Duruşmada tanık olarak dinlenen Ankara Üniversitesi Veteriner Hekimliği Bölümü öğrencisi Hale H., olayla ilgili görgü tanıklığının olmadığını; ancak okulda yaşananları duyduklarını söyledi. Hale H., "Ben Hasan Bilgili’den ders almadım; ancak başka öğrencileri taciz ettiğini duyuyordum. Derslerde özellikle cinsel içerikli şakalar yaptığını söylüyorlardı. Ben ders almadığım için bana yönelik bir tacizi olmadı. Yabancı uyruklu öğrenciye odasında cinsel tacizde bulunduğunu herkes biliyor. Biz veteriner hekimliği öğrencileri olarak yaşananlarla ilgili mahkemeye dilekçe sunduk" dedi. Hale H., "Neden tacize uğrayanlar şikayetçi olmuyor?" yönündeki soruya, "Şikayetçi olmak kolay değil. Okulda belli bir hiyerarşik yapı var. 'Şikayetçi olursam dersten kalır mıyım?', 'ismim duyulursa diğer hocalar tepki gösterir mi?’ diye korkuyor insanlar" diye konuştu.

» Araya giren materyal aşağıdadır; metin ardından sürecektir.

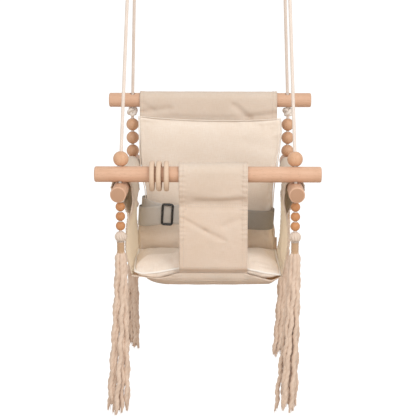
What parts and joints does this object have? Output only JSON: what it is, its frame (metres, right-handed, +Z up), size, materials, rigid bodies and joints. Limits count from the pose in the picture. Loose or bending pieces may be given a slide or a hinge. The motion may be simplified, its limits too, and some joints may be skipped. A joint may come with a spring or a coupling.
{
  "type": "toddler bucket swing",
  "caption": "Hanging canvas toddler swing on wooden bars and cotton ropes, with beads, tassels, play rings, cushions and a waist belt.",
  "frame": {"origin": "hang point: midway between the lowest wires of the two hang rings, on the axis that the ropes turn about", "axes": "+X to the right as seen from the front, +Y to the back of the swing, +Z up; the swing hangs below the origin"},
  "size_m": [0.4, 0.4, 1.0305],
  "materials": {
    "bar_wood": "fine-sanded beech, satin",
    "bead_wood": "turned beech, satin",
    "ring_wood": "pale maple, satin",
    "rope": "twisted white cotton",
    "tassel_cotton": "twisted cotton strands, frayed ends",
    "wrap_cord": "wound tan cord",
    "canvas": "natural cotton canvas",
    "cushion_canvas": "padded cotton canvas",
    "webbing": "woven grey webbing",
    "black_plastic": "glossy black",
    "steel": "satin steel wire"
  },
  "bodies": {
    "hangers": {"left_hang_ring": "steel", "right_hang_ring": "steel"},
    "swing": {"back_bar": "bar_wood", "left_arm_bar": "bar_wood", "right_arm_bar": "bar_wood", "back_canvas": "canvas", "seat_canvas": "canvas", "left_side_canvas": "canvas", "right_side_canvas": "canvas", "crotch_panel": "canvas", "back_cushion": "cushion_canvas", "seat_cushion": "cushion_canvas", "left_belt": "webbing", "right_belt": "webbing", "buckle_socket": "black_plastic", "front_left_rope": "rope", "rear_left_rope": "rope", "rear_left_bar_knot": "rope", "front_right_rope": "rope", "rear_right_rope": "rope", "rear_right_bar_knot": "rope"},
    "front_bar": {"front_bar": "bar_wood"},
    "left_lock_ball": {"left_lock_ball": "bead_wood"},
    "right_lock_ball": {"right_lock_ball": "bead_wood"},
    "play_ring_3": {"play_ring_3": "ring_wood"},
    "play_ring_2": {"play_ring_2": "ring_wood"},
    "play_ring_1": {"play_ring_1": "ring_wood"},
    "rear_left_beads": {"rear_left_bead_1": "bead_wood", "rear_left_bead_2": "bead_wood", "rear_left_bead_3": "bead_wood"},
    "front_left_low_beads": {"front_left_low_bead_1": "bead_wood", "front_left_low_bead_2": "bead_wood", "front_left_low_bead_3": "bead_wood"},
    "front_left_tassel": {"front_left_tassel_knot": "tassel_cotton", "front_left_tassel_wrap": "wrap_cord", "front_left_tassel_skirt": "tassel_cotton"},
    "rear_left_low_beads": {"rear_left_low_bead_1": "bead_wood", "rear_left_low_bead_2": "bead_wood", "rear_left_low_bead_3": "bead_wood"},
    "rear_left_tassel": {"rear_left_tassel_knot": "tassel_cotton", "rear_left_tassel_wrap": "wrap_cord", "rear_left_tassel_skirt": "tassel_cotton"},
    "rear_right_beads": {"rear_right_bead_1": "bead_wood", "rear_right_bead_2": "bead_wood", "rear_right_bead_3": "bead_wood"},
    "front_right_low_beads": {"front_right_low_bead_1": "bead_wood", "front_right_low_bead_2": "bead_wood", "front_right_low_bead_3": "bead_wood"},
    "front_right_tassel": {"front_right_tassel_knot": "tassel_cotton", "front_right_tassel_wrap": "wrap_cord", "front_right_tassel_skirt": "tassel_cotton"},
    "rear_right_low_beads": {"rear_right_low_bead_1": "bead_wood", "rear_right_low_bead_2": "bead_wood", "rear_right_low_bead_3": "bead_wood"},
    "rear_right_tassel": {"rear_right_tassel_knot": "tassel_cotton", "rear_right_tassel_wrap": "wrap_cord", "rear_right_tassel_skirt": "tassel_cotton"},
    "belt_slider": {"belt_slider": "black_plastic"},
    "buckle_tongue": {"buckle_tongue": "black_plastic"}
  },
  "joints": [
    {"name": "swing_hinge", "type": "hinge", "parent": "hangers", "child": "swing", "pos_m": [0, 0, 0], "axis": [1, 0, 0], "range_deg": [-32, 32]},
    {"name": "front_bar_lift", "type": "slide", "parent": "swing", "child": "front_bar", "axis": [0, 0.2642, 0.9645], "range_m": [0, 0.035], "deforming": ["crotch_panel"]},
    {"name": "left_ball_slide", "type": "slide", "parent": "front_bar", "child": "left_lock_ball", "axis": [0.0307, 0.2641, 0.964], "range_m": [0, 0.05]},
    {"name": "right_ball_slide", "type": "slide", "parent": "front_bar", "child": "right_lock_ball", "axis": [-0.0307, 0.2641, 0.964], "range_m": [0, 0.05]},
    {"name": "play_ring_3_slide", "type": "slide", "parent": "front_bar", "child": "play_ring_3", "axis": [1, 0, 0], "range_m": [0, 0.015]},
    {"name": "play_ring_2_slide", "type": "slide", "parent": "play_ring_3", "child": "play_ring_2", "axis": [1, 0, 0], "range_m": [-0.015, 0.0025]},
    {"name": "play_ring_1_slide", "type": "slide", "parent": "play_ring_2", "child": "play_ring_1", "axis": [1, 0, 0], "range_m": [-0.015, 0.0025]},
    {"name": "rear_left_beads_spin", "type": "hinge", "parent": "swing", "child": "rear_left_beads", "pos_m": [-0.155, 0.155, -0.58], "axis": [0, 0, 1], "continuous": true},
    {"name": "front_left_low_beads_spin", "type": "hinge", "parent": "swing", "child": "front_left_low_beads", "pos_m": [-0.155, -0.155, -0.58], "axis": [0, 0, 1], "continuous": true},
    {"name": "front_left_tassel_swing", "type": "hinge", "parent": "swing", "child": "front_left_tassel", "pos_m": [-0.155, -0.155, -0.6635], "axis": [1, 0, 0], "range_deg": [-25, 4]},
    {"name": "rear_left_low_beads_spin", "type": "hinge", "parent": "swing", "child": "rear_left_low_beads", "pos_m": [-0.155, 0.155, -0.58], "axis": [0, 0, 1], "continuous": true},
    {"name": "rear_left_tassel_swing", "type": "hinge", "parent": "swing", "child": "rear_left_tassel", "pos_m": [-0.155, 0.155, -0.6635], "axis": [1, 0, 0], "range_deg": [-4, 25]},
    {"name": "rear_right_beads_spin", "type": "hinge", "parent": "swing", "child": "rear_right_beads", "pos_m": [0.155, 0.155, -0.58], "axis": [0, 0, 1], "continuous": true},
    {"name": "front_right_low_beads_spin", "type": "hinge", "parent": "swing", "child": "front_right_low_beads", "pos_m": [0.155, -0.155, -0.58], "axis": [0, 0, 1], "continuous": true},
    {"name": "front_right_tassel_swing", "type": "hinge", "parent": "swing", "child": "front_right_tassel", "pos_m": [0.155, -0.155, -0.6635], "axis": [1, 0, 0], "range_deg": [-25, 4]},
    {"name": "rear_right_low_beads_spin", "type": "hinge", "parent": "swing", "child": "rear_right_low_beads", "pos_m": [0.155, 0.155, -0.58], "axis": [0, 0, 1], "continuous": true},
    {"name": "rear_right_tassel_swing", "type": "hinge", "parent": "swing", "child": "rear_right_tassel", "pos_m": [0.155, 0.155, -0.6635], "axis": [1, 0, 0], "range_deg": [-4, 25]},
    {"name": "belt_slider_slide", "type": "slide", "parent": "swing", "child": "belt_slider", "axis": [0.9979, 0, -0.0649], "range_m": [-0.012, 0.012]},
    {"name": "buckle_release", "type": "slide", "parent": "swing", "child": "buckle_tongue", "axis": [-0.9979, 0, 0.0649], "range_m": [0, 0.026], "deforming": ["left_belt"]}
  ]
}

Tanık Veteriner Hekim Mustafa Göçtü de mağdur Ç.B.’nin yanında staj yaptığını, sanık avukatlarının söylediği gibi alkol kullandığını görmediğini, çalışkan ve dürüst bir insan olarak tanıdığını söyledi.
Ç.B.'nin avukatı, Adli Tıp Kurumu'nda delillerin organize bir şekilde yok edildiğini ileri sürerek, "Hasan Bilgili, Adli Tıp Kurumu’nun verdiği ‘sperm yok’ yönündeki tespiti sonrası soruşturma aşamasına serbest bırakıldı. Delillerin yok edildiği, delil bütünlüğünün bozulduğu ortadayken, mağdurun 20 ay boyunca verdiği adalet mücadelesi de göz önünde bulundurularak sanık Bilgili’nin tutuklanması talebimizin yerine getirilmesini istiyoruz" dedi. Sanık avukatları da eksikliklerin giderilmesi için dosyanın Adli Tıp Kurumu’na gönderilerek rapor alınmasını talep etti.
Ç.B. ise sanık vekillerinin savunmaları sırasında kendisine, alkol kullandığı, bekaretinin olmadığı yönünde ifadelerle saldırdıklarını belirterek, "Ben tecavüze uğradım, ölümün kıyısından döndüm. Hakkımı aramaya çalışıyorum" diye konuştu.
Ara kararını açıklayan mahkeme, daha önce alınan adli tıp raporları arasındaki çelişkilerin giderilmesi için dosyanın bütün olarak İstanbul Adli Tıp Kurumu’na gönderilerek ayrıntılı rapor istenilmesine karar verdi. Sanık Hasan Bilgili'nin tutuklanması talebinin reddine karar veren mahkeme, duruşmayı erteledi.